To do -
Read the records and gather each line that includes "from".

=====

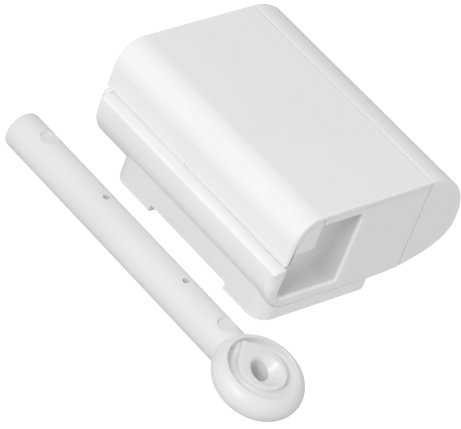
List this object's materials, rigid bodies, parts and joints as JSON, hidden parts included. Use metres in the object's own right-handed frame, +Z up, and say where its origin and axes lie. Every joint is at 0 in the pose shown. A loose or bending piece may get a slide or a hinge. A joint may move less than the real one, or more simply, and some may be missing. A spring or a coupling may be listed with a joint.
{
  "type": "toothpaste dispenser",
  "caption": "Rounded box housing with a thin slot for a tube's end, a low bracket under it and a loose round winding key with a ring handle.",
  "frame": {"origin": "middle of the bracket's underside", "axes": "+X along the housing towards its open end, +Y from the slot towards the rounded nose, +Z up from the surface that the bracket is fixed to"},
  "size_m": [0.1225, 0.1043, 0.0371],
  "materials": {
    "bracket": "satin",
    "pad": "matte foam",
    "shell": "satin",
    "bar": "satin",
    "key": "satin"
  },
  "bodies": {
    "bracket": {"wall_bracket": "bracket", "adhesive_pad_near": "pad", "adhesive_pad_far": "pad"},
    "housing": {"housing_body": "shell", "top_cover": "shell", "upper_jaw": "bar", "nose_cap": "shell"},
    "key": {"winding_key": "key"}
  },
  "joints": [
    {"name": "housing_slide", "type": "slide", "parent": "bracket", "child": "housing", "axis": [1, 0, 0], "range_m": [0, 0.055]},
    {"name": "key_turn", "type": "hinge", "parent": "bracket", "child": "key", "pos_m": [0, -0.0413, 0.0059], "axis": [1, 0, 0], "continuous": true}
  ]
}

=====

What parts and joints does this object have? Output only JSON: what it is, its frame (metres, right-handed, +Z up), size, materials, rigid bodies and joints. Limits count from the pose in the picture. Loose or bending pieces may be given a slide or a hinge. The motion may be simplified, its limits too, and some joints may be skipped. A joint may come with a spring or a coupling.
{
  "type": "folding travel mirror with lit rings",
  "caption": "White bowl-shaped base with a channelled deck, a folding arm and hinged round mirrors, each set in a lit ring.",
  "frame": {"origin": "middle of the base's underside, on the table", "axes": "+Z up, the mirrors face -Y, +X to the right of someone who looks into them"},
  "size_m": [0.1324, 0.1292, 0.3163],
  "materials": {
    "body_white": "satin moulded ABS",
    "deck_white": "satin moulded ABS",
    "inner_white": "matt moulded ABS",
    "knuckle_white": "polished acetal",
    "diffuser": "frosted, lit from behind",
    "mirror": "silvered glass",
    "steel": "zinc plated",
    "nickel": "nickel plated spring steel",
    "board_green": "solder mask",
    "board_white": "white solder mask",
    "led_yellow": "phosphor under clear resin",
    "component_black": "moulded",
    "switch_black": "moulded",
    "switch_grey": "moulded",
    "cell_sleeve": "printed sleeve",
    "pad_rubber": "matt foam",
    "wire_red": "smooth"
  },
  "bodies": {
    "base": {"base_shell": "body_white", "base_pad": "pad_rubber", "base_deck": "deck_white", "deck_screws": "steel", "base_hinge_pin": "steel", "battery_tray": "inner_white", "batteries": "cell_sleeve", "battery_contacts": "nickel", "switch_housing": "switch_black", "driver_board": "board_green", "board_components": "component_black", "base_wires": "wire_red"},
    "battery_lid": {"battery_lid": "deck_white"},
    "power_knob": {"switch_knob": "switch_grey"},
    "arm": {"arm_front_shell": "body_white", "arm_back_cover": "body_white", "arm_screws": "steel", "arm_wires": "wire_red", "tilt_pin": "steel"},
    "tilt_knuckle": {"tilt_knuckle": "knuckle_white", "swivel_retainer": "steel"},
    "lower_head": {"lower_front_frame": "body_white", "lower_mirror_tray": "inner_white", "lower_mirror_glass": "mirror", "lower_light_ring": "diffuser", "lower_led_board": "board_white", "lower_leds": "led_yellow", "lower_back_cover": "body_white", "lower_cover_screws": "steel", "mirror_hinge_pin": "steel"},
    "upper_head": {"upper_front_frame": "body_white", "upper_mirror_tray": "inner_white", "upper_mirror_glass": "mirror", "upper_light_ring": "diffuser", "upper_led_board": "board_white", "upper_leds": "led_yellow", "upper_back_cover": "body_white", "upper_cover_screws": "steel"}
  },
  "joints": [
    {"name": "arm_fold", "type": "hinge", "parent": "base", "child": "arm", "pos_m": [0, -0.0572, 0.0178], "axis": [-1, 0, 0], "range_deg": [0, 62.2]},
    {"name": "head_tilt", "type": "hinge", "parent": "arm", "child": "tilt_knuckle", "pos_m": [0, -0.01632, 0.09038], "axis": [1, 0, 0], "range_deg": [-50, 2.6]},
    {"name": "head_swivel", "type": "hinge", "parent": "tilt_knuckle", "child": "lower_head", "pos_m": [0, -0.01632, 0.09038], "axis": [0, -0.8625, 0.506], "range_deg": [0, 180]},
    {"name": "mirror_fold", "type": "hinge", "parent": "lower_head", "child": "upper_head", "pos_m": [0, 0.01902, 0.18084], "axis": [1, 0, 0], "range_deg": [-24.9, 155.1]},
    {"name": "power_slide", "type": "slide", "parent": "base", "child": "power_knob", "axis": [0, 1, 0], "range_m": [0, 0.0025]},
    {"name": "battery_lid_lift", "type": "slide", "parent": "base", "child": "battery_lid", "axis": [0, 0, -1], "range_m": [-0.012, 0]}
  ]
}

=====

Exercise answer -
  "frame": {"origin": "middle of the bracket's underside", "axes": "+X along the housing towards its open end, +Y from the slot towards the rounded nose, +Z up from the surface that the bracket is fixed to"},
What parts and joints does this object have? Output only JSON: what it is, its frame (metres, right-handed, +Z up), size, materials, rigid bodies and joints. Limits count from the pose in the picture. Loose or bending pieces may be given a slide or a hinge. The motion may be simplified, its limits too, and some joints may be skipped. A joint may come with a spring or a coupling.
    "diffuser": "frosted, lit from behind",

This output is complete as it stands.